Computing Form and Shape: Python Programming with the Rhinoscript Library
This course explores the role of computation in the conception and representation of shape and form. With a recognition that artists, architects and designers learn best when creating new work, programming will be taught as a creative medium.
In the Python language, students will develop, analyze and critique algorithmic approaches to digital drawing, modeling, and projection. Specifically, the powerful, robust, and well-documented Python Rhinoscript library will be introduced and explored in detail. This API allows Rhinoceros modeling software to be scripted with text-based code. Scripting in this manner can automate existing processes and can lead to novel kinds, relationships, and orders of shape and form. Architects, sculptors, and any artists or designers interested in the either fabrication or communication of form and shape will recognize the importance of projection–the the transformation of three-dimensional geometry onto a two-dimensional picture plane, cut sheet, paper or screen. As a result, this course focuses not only on the generation of geometry, but the output of geometry. In parallel to extending students' technical proficiency, this course will touch on the conceptual and theoretical implications of algorithmic design.

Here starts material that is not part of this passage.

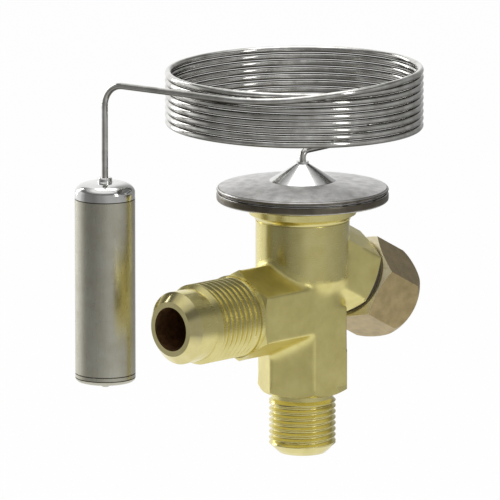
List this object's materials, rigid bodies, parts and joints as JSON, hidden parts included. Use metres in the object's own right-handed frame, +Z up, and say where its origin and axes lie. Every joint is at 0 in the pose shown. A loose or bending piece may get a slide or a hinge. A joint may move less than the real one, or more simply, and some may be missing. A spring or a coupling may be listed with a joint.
{
  "type": "thermostatic expansion valve",
  "caption": "Flare-fitting expansion valve: forged brass angle body, capped setting spindle, diaphragm element, coiled capillary and sensing bulb.",
  "frame": {"origin": "centre of the inlet's end face, at the small end of its flare cone", "axes": "+Z up the body's column, from the inlet to the diaphragm element; the outlet points along -X; the setting spindle leans down towards +X; the bulb hangs at -X +Y"},
  "size_m": [0.0785, 0.0659, 0.0931],
  "materials": {
    "forged_brass": "satin forged and machined brass, pale olive yellow",
    "turned_brass": "fine turned brass",
    "cap_brass": "darker machined brass",
    "copper_seal": "soft annealed copper",
    "hard_steel": "ground hardened steel",
    "spring_steel": "drawn spring steel",
    "sheet_steel": "drawn stainless sheet, welded rim",
    "bright_steel": "bright polished stainless",
    "tube_steel": "bright drawn stainless tube",
    "bulb_steel": "satin drawn stainless",
    "seal_rubber": "moulded seal rubber",
    "gasket_fibre": "dark sealing fibre"
  },
  "bodies": {
    "valve": {"valve_body": "forged_brass", "orifice_seal": "copper_seal", "orifice_holder": "turned_brass", "cone_spring": "spring_steel", "cone_spring_cup": "turned_brass", "strainer_ring": "turned_brass", "inlet_strainer": "turned_brass", "push_rod_bush": "turned_brass", "superheat_spring": "spring_steel", "diaphragm": "sheet_steel", "element_lower_cover": "sheet_steel", "element_upper_cover": "sheet_steel", "charge_cone": "bright_steel", "capillary_tube": "tube_steel", "bulb_shell": "bulb_steel", "bulb_top_cap": "bright_steel", "bulb_bottom_cap": "bulb_steel", "spindle_washer": "turned_brass", "spindle_gland_nut": "turned_brass"},
    "stem": {"diaphragm_pad": "turned_brass", "push_rod": "hard_steel", "valve_cone": "hard_steel"},
    "seat": {"spring_seat": "turned_brass"},
    "spindle_ring": {"spindle_seal_ring": "seal_rubber"},
    "spindle": {"setting_spindle": "turned_brass"},
    "cap_ring": {"cap_gasket": "gasket_fibre"},
    "cap": {"cap_nut": "cap_brass"}
  },
  "joints": [
    {"name": "stem_lift", "type": "slide", "parent": "valve", "child": "stem", "axis": [0, 0, -1], "range_m": [0, 0.0005], "stiffness_N_per_m": 3000, "springref_m": -0.002, "deforming": ["superheat_spring", "cone_spring"]},
    {"name": "spindle_turn", "type": "hinge", "parent": "valve", "child": "spindle_ring", "pos_m": [0, 0, 0.0486], "axis": [0.8829, 0, -0.4695], "range_deg": [-540.1, 540.1]},
    {"name": "spindle_travel", "type": "slide", "parent": "spindle_ring", "child": "spindle", "axis": [0.8829, 0, -0.4695], "range_m": [-0.0015, 0.0015]},
    {"name": "seat_lift", "type": "slide", "parent": "valve", "child": "seat", "axis": [0, 0, 1], "range_m": [-0.00071, 0.00071], "deforming": ["superheat_spring"]},
    {"name": "cap_turn", "type": "hinge", "parent": "valve", "child": "cap_ring", "pos_m": [0, 0, 0.0486], "axis": [0.8829, 0, -0.4695], "range_deg": [0, 2160.2]},
    {"name": "cap_lift", "type": "slide", "parent": "cap_ring", "child": "cap", "axis": [0.8829, 0, -0.4695], "range_m": [0, 0.009]}
  ],
  "couplings": [
    {"joint": "spindle_turn", "follows": "spindle_travel", "rad_per_m": 6283.2},
    {"joint": "seat_lift", "follows": "spindle_travel", "ratio": -0.46947},
    {"joint": "cap_turn", "follows": "cap_lift", "rad_per_m": 4188.8}
  ]
}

Each of the five lessons will build upon each other to develop an understanding of the Python language, algorithmic strategies, and digital geometric craft (the interrelated structures and topologies that make up digital models). Beginning with the most primitive geometric element–the point–the course will build curves in two and three dimensions, organize those curves to function as the input for methods that generate surfaces. Subsequently, the course will return to the realm of drawing as surfaces will be used to generate lines and curves in concert with orthographic and perspective projection.